11. Assume the first two statements are true. Is the final one:

1. True

2. False

3. Not certain



Tom greeted Beth. Beth greeted Dawn. Tom did not greet Dawn.



12. A boy is 17 years old and his sister is twice as old. When the boy is 23 years old, what will be the age of his sister?



Time's up.

















How'd you do? Check the answers below, and multiply the amount you got right by 4.16.



1. True 2. 84 cents 3. 1 4. 3 5. 300 feet 6. 6 feet 7. September 8. .33 9. 17 10. $560 11. not certain 12. 40 years old



Ace it? If so, nice job.



Fail it? Eh, it's not the worst thing in the world. Maybe that just means you're destined to win Offensive Rookie of the Year and make the Pro Bowl next year.



Doubtful, but it's happened before.



 
I would seriously be worried about anyone over about 16 years old--not just athletes, but anyone--who doesn't get every single one of those example questions correct if they take the proper time to figure out the problems correctly. (Hence, TJR, you're forgiven. :) )
 
Sorry, Bill V, I was trying to stay under the 2 min 40 sec mark. I did a quick mental calc of #9 and transposed the small font wpp with the large font wpp and never double checked my answer.
 
X invests $9,000, Y invests $7,000, Z invests $4,000. If the profits are $4,800, how much less does X receive than if the profits were divided in proportion to the amount invested?



If it's proportional, X does NOT receive less, he receives more. Something wrong here.



grump
 
grumpy...



Total invested is 20K.



Total profit is $4,800



Ratio of X's investment to the whole is 9K over 20K...or 45%.



45% of the profit is $2,160...that is how much X would have made if his profit was in proportion to his investment.



X actually only received an equal portion of the $4,800...which is $1,600.



And, $1600 is $560 LESS than $2160.





 
:blink: :lol: I read the question wrong. :lol: I completely ignored the
and agree to divide the profits equally
and keyed in on proportional.

Must have been subconsciously thinking X was a dumba$$ for going along with it ;)



grump
 
After seeing this here, I did an internet search for other sample Wonderlic problems, and came up with a few sites which include the problems above, plus some others, including a problem that asks which of the following figures is most different from the others, and then shows a square, an irregular trapezoid, a rectangle, a regular hexagon, and an irregular quadrilateral. (It's question #6 at the attached link.)

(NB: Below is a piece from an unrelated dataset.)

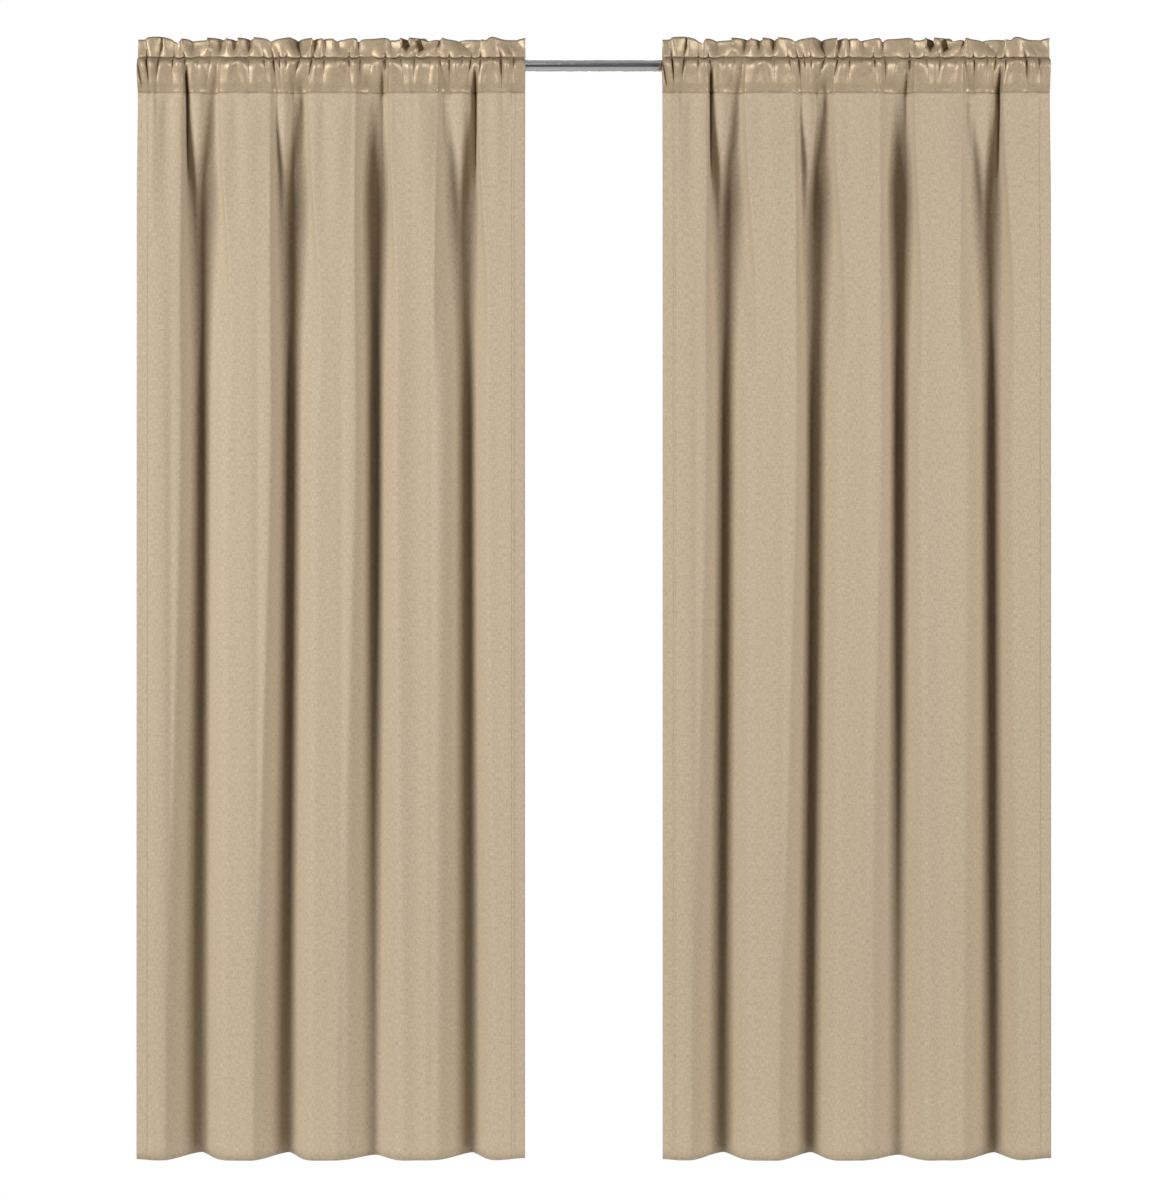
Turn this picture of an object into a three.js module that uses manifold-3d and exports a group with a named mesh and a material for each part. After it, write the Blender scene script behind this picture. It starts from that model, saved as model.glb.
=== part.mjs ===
// A pair of rod-pocket curtain panels on a spring tension rod, held between two walls.
// Millimetres. +X runs along the rod, -Y faces the room and +Z is up.
// The origin is the middle of the left end cap's wall face, on the rod's axis.

import * as THREE from 'three';
import { mergeVertices } from 'three/addons/utils/BufferGeometryUtils.js';
import Module from 'manifold-3d';

const wasm = await Module();
wasm.setup();

// ---------- driving dimensions ----------

const wallToWall = 1739;         // clear width that the rod spans
const gap = 0.3;                 // clearance between pieces that touch

// rod
const outerTubeDiameter = 22.2;
const outerTubeWall = 0.8;
const outerTubeLength = 1200;
const tubeClearance = 1.55;      // between the outer tube's bore and the inner tube
const innerTubeWall = 0.7;
const innerTubeLength = 1180;
const endCapWall = 0.9;          // round the outer tube
const endCapLength = 16;
const endCapFloor = 4;
const endPlugLength = 20;
const bushFlange = 2;
const bushSpigot = 14;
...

My initial answer was #5--it's the only figure of the group that has no parallel sides.



But according to this site (and all the other sites with this question), the correct answer is #4. Once I saw that, I deduced that this is because it's the only one that's not a quadrilateral.



However, my answer is still correct!



That's one of the reasons that people shouldn't put much merit in such tests--the answers they seek are often incomplete.
 
BillV....



Your answer reminds me of Cheers, when Cliff was on Jeopardy and answered:



"Who are three people who have never been in my kitchen?"



True, though he was technically correct, just like you, it wasn't the answer they were looking for.



TJR
 
TJR, I see your point--and definitely got a chuckle at the Cliff Claven reference, my wife calls me "Cliff" all the time for my frequent references to pointless trivia (I prefer to think of it being more like Dennis Miller than Cliff Claven)--except that on that Cheers episode, Cliff gave the wrong-but-technically-correct answer intentionally, as a way to try to back his way out of a blunder. My answer was my honest first response when viewing the figures presented...
 
Bill V, I just looked at the question and the objects. It screamed out to me that all but one had 4 sides. But then again, I read your post first.